▶ _To do_: Give again the entries below exactly, beginning at the first line and ending at the line with "TONGUE_HIGH = (14 * MM, 3.5 * MM, 393.5 * MM)".

▶ _Raw records_:
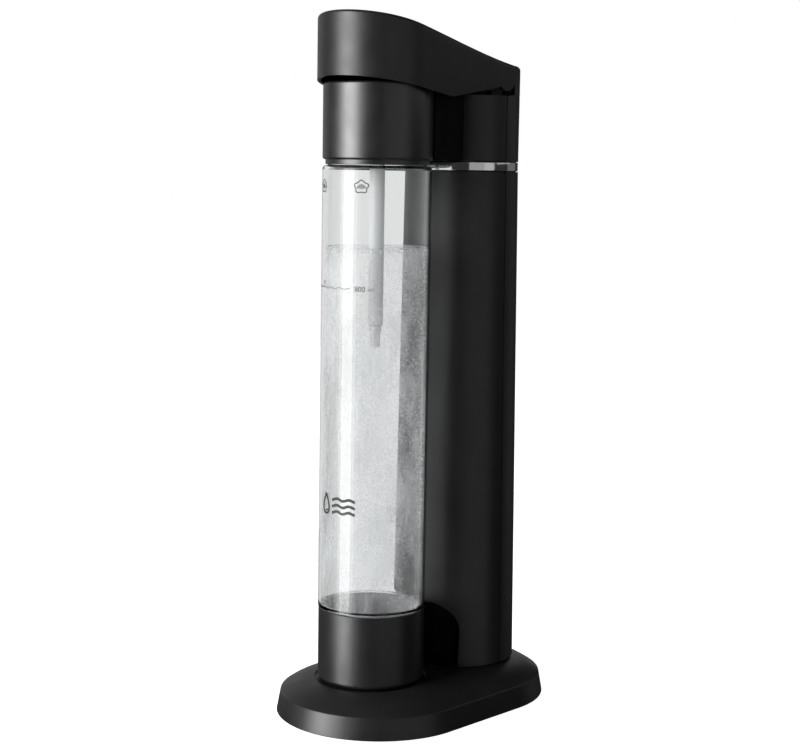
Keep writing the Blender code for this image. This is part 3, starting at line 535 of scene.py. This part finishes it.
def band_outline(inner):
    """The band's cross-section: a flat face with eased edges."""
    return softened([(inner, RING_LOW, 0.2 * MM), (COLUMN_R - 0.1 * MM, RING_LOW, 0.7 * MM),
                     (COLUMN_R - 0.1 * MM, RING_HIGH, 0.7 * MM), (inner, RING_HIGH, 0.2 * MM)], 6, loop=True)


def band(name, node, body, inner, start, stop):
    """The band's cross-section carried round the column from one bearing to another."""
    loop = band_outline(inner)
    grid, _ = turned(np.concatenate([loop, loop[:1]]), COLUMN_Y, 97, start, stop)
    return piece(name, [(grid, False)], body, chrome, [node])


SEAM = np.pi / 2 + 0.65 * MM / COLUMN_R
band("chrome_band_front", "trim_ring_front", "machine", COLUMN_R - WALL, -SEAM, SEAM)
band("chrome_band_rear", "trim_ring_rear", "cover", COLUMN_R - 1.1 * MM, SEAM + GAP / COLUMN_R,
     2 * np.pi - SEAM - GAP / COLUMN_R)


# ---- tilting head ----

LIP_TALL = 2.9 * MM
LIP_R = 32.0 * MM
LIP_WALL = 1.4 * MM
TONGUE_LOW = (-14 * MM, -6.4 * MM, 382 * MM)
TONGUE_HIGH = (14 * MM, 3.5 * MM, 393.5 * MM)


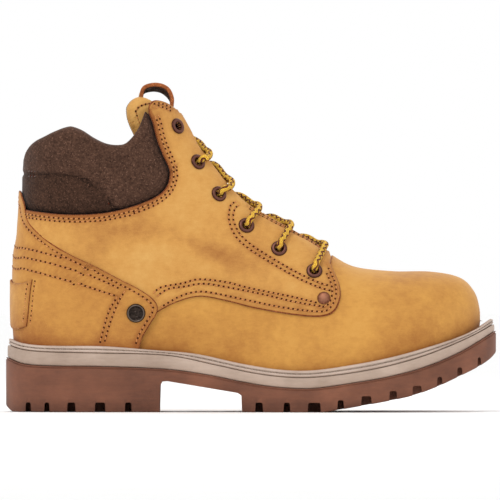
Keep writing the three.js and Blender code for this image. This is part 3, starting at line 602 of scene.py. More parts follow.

▶ _Finished task_:
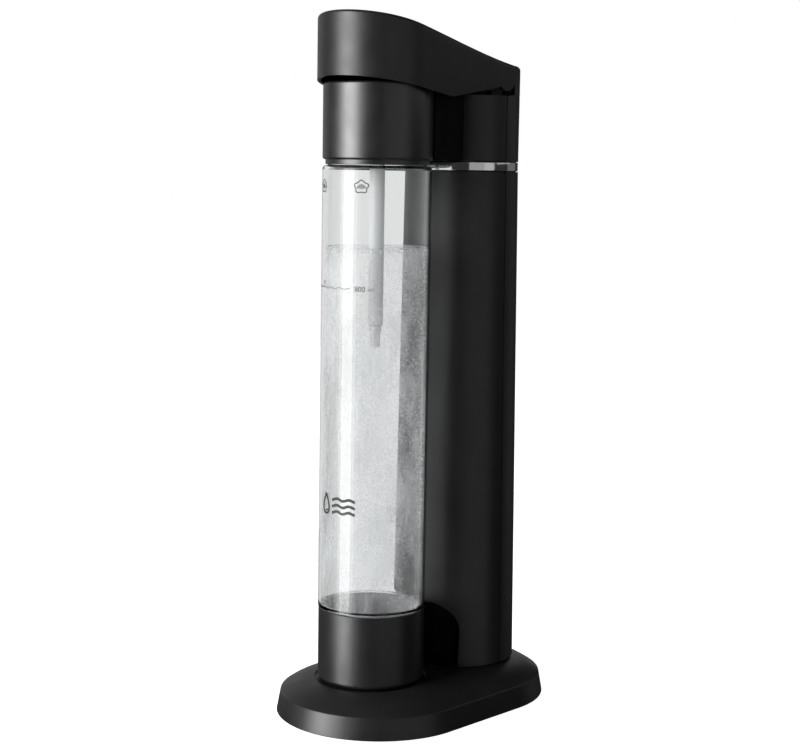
Keep writing the Blender code for this image. This is part 3, starting at line 535 of scene.py. This part finishes it.
def band_outline(inner):
    """The band's cross-section: a flat face with eased edges."""
    return softened([(inner, RING_LOW, 0.2 * MM), (COLUMN_R - 0.1 * MM, RING_LOW, 0.7 * MM),
                     (COLUMN_R - 0.1 * MM, RING_HIGH, 0.7 * MM), (inner, RING_HIGH, 0.2 * MM)], 6, loop=True)


def band(name, node, body, inner, start, stop):
    """The band's cross-section carried round the column from one bearing to another."""
    loop = band_outline(inner)
    grid, _ = turned(np.concatenate([loop, loop[:1]]), COLUMN_Y, 97, start, stop)
    return piece(name, [(grid, False)], body, chrome, [node])


SEAM = np.pi / 2 + 0.65 * MM / COLUMN_R
band("chrome_band_front", "trim_ring_front", "machine", COLUMN_R - WALL, -SEAM, SEAM)
band("chrome_band_rear", "trim_ring_rear", "cover", COLUMN_R - 1.1 * MM, SEAM + GAP / COLUMN_R,
     2 * np.pi - SEAM - GAP / COLUMN_R)


# ---- tilting head ----

LIP_TALL = 2.9 * MM
LIP_R = 32.0 * MM
LIP_WALL = 1.4 * MM
TONGUE_LOW = (-14 * MM, -6.4 * MM, 382 * MM)
TONGUE_HIGH = (14 * MM, 3.5 * MM, 393.5 * MM)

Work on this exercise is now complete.